The WiMN: Have you ever felt discriminated against because of your gender? If so, how did you handle the situation?
JF: Definitely. 100%. Yes. Unfortunately. Well, since I started playing guitar and went to the music stores to try different guitars I experienced that. They’d look at me and underestimate me. They didn’t have to say much, just their look towards me and not letting me plug in an amp bigger than 10 watts. It just took me a bit to start playing few things when they’d look at me and my dad. After a while, they’d approach my dad and start talking to him and me, then letting me try anything in the store and tried to be so friendly. People would create a circle or record me playing. It happened SOOO MANY TIMES. I got used to it, I first hated it though. Made me realize stereotypes are so marked in society. 95% of the people I talked to didn’t think girls could like metal and heavy music nor shred. I don’t like that concept and I want to change it. I am decided to change it.
Also hearing that as a girl in the entertainment industry you need to “do anything” to get where you want has made me rage. I am so against that and it won’t change me. I want to change that misconception. Nobody has to hear that nor go through that. The fact of being a girl or an already successful girl in the industry doesn’t mean you’d do anything to get where you want. There are hard working people out there with morals and respect is needed. Nobody said it’d be easy but I want to at least be part of the change that matters. Let’s be real, some people would not dare to even talk about it. Too bad because I certainly will. I’m proud of being a girl in the industry.
The WiMN: Do you have any advice for young female guitarists, particularly those from countries where finding resources to learn and progress might be a challenge?
JF: Don’t give up. Follow your passion and do what you want. Don’t listen to people telling you that you can’t do something just because you’re a girl. You can do anything. Don’t underestimate yourself. Learn from everyone, research and stay motivated. Don’t feel overwhelmed if you can’t or are not sure about going to a music college to get information and resources. Nowadays learning could be online, with friends, books, apps, videos, it all depends on you. Talk to people, go out and meet people. Much more, enjoy whatever you do.
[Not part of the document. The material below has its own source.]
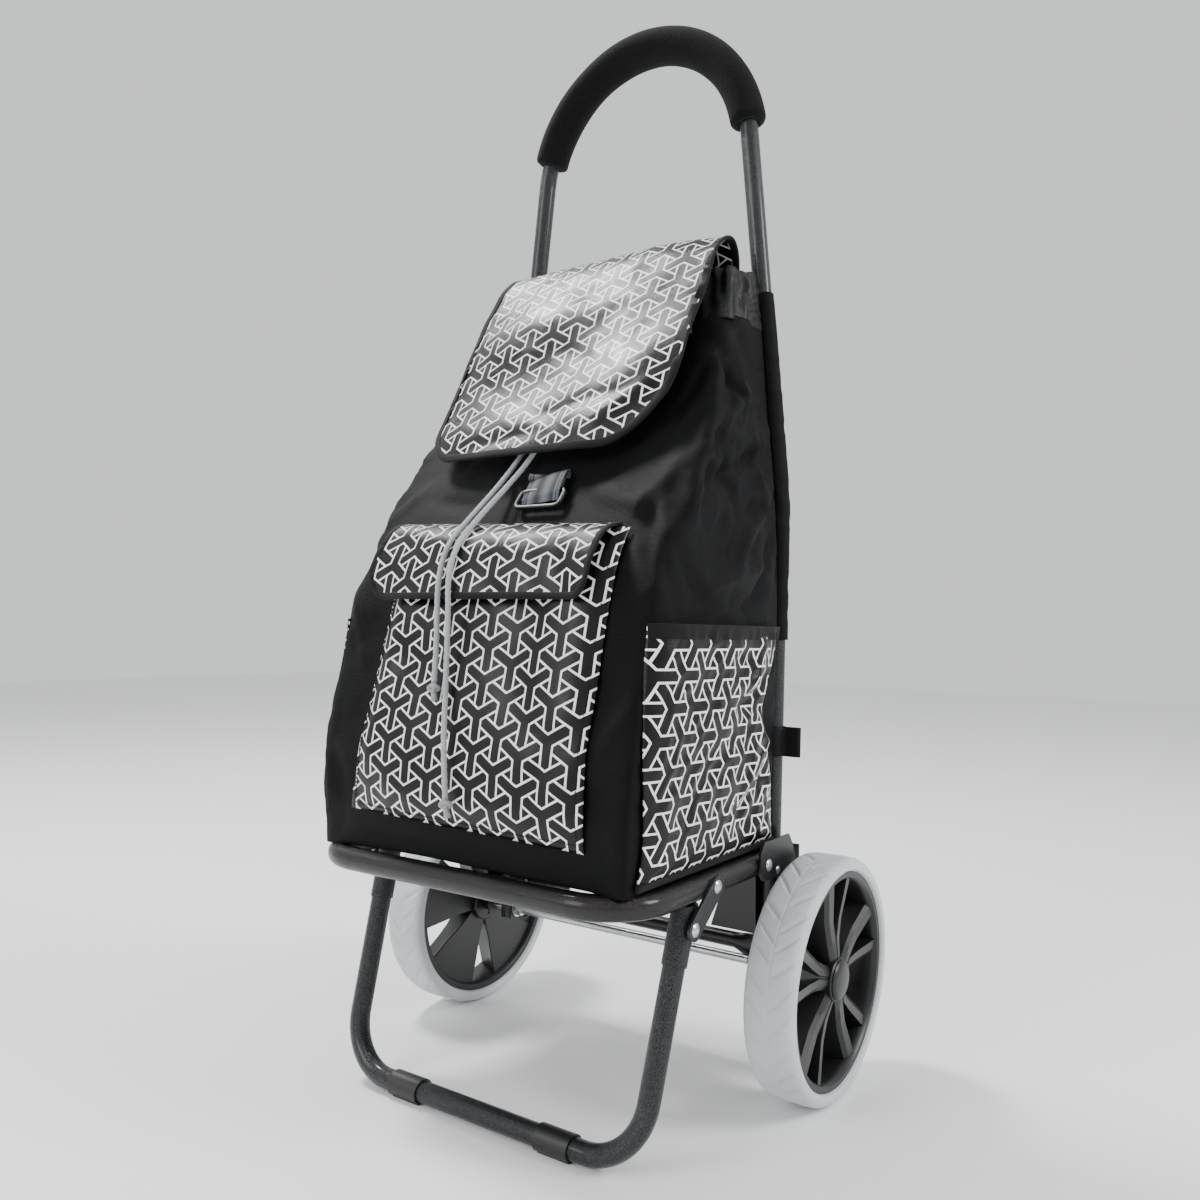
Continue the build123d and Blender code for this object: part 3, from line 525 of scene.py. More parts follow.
def printed_cloth():
    """The print, worked out per point: the offset from the nearest figure's centre on a triangular lattice,
    its distance along and from each of the three arms, and from those the figures, the neighbours' arms that
    reach in, and the small gaps between outlines."""
    made, tree, shader = material("printed_coated_polyester", "#060504", 0.32, 0.0, 0.26)
    place = add(tree, "ShaderNodeUVMap", {"uv_map": "flat_cloth"})
    half = (PITCH * math.sqrt(3) / 2, PITCH / 2, 1.0)
    low = tuple(-h for h in half)
    moved = add(tree, "ShaderNodeVectorMath", {"operation": "ADD"},
                {0: place.outputs[0], 1: (half[0], half[1], 0)})
    wrapped = [add(tree, "ShaderNodeVectorMath", {"operation": "WRAP"}, {0: v, 1: half, 2: low}).outputs[0]
               for v in (place.outputs[0], moved.outputs[0])]
    far = [add(tree, "ShaderNodeVectorMath", {"operation": "LENGTH"}, {0: v}).outputs["Value"] for v in wrapped]
    first = add(tree, "ShaderNodeMath", {"operation": "LESS_THAN"}, {0: far[0], 1: far[1]})
    spot = add(tree, "ShaderNodeMix", {"data_type": "VECTOR"},
               {0: first.outputs[0], 4: wrapped[1], 5: wrapped[0]}).outputs[1]
    ahead, off = [], []
    for turn in (-90, 30, 150):
        c, s = math.cos(math.radians(turn)), math.sin(math.radians(turn))
        along = add(tree, "ShaderNodeVectorMath", {"operation": "DOT_PRODUCT"}, {0: spot, 1: (c, s, 0)})
        across = add(tree, "ShaderNodeVectorMath", {"operation": "DOT_PRODUCT"}, {0: spot, 1: (-s, c, 0)})
        ahead.append(add(tree, "ShaderNodeMath", {"operation": "GREATER_THAN"},
                         {0: along.outputs["Value"], 1: 0.0}).outputs[0])
        off.append(add(tree, "ShaderNodeMath", {"operation": "ABSOLUTE"}, {0: across.outputs["Value"]}).outputs[0])
    inked = None
    for k in range(3):
        others = add(tree, "ShaderNodeMath", {"operation": "MINIMUM"}, {0: off[(k + 1) % 3], 1: off[(k + 2) % 3]})
        clear = add(tree, "ShaderNodeMath", {"operation": "GREATER_THAN"}, {0: others.outputs[0], 1: ARM + LINE})
        inside = add(tree, "ShaderNodeMath", {"operation": "LESS_THAN"}, {0: off[k], 1: ARM})
        reach = add(tree, "ShaderNodeMath", {"operation": "MAXIMUM"}, {0: ahead[k], 1: clear.outputs[0]})
        figure = add(tree, "ShaderNodeMath", {"operation": "MULTIPLY"}, {0: inside.outputs[0], 1: reach.outputs[0]})
        beyond = add(tree, "ShaderNodeMath", {"operation": "GREATER_THAN"}, {0: off[k], 1: ARM + LINE})
        gap = add(tree, "ShaderNodeMath", {"operation": "MULTIPLY"}, {0: beyond.outputs[0], 1: clear.outputs[0]})
        black = add(tree, "ShaderNodeMath", {"operation": "MAXIMUM"}, {0: figure.outputs[0], 1: gap.outputs[0]})
        inked = black.outputs[0] if inked is None else add(
            tree, "ShaderNodeMath", {"operation": "MAXIMUM"}, {0: inked, 1: black.outputs[0]}).outputs[0]
    tone = add(tree, "ShaderNodeMix", {"data_type": "RGBA"}, {0: inked, 6: linear("#f1efeb"), 7: linear("#060504")})
    tree.links.new(tone.outputs[2], shader.inputs["Base Color"])
    solid = add(tree, "ShaderNodeTexCoord")
    cloud = add(tree, "ShaderNodeTexNoise", None, {"Vector": solid.outputs["Object"], "Scale": 60.0, "Detail": 4.0})
    dull = add(tree, "ShaderNodeMapRange", None, {0: cloud.outputs[0], 1: 0.3, 2: 0.7, 3: 0.24, 4: 0.40})
    tree.links.new(dull.outputs[0], shader.inputs["Roughness"])
    threads = [add(tree, "ShaderNodeTexWave", {"bands_direction": axis},
                   {"Vector": place.outputs[0], "Scale": 330.0}).outputs[1] for axis in ("X", "Y")]
    weave = add(tree, "ShaderNodeMath", {"operation": "MULTIPLY"}, {0: threads[0], 1: threads[1]})
    fine = add(tree, "ShaderNodeBump", None, {"Height": weave.outputs[0], "Distance": 0.0002, "Strength": 0.35})
    dent = add(tree, "ShaderNodeBump", None, {"Height": cloud.outputs[0], "Distance": 0.0012, "Strength": 0.25,
                                              "Normal": fine.outputs[0]})
    tree.links.new(dent.outputs[0], shader.inputs["Normal"])
    return made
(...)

The WiMN: What’s next for you?
JF: I’m currently recording my album that will have featured artists. I’ll be releasing at least 3 new singles in the next quarter or so. Experimenting with genres and writing material. Actually, I want to have songs with lyrics as well, so I’m trying figure that out to get a better market and give the message I want to people. Going to jams, getting out there and have as much experience as I can. I am playing guitar for some artists and bands as well as teaching. I want to go big so it takes a lot of work plans, determination and time. I’m open to any experience. All I know is that I am here for a reason and I want to enjoy what I do it to the fullest.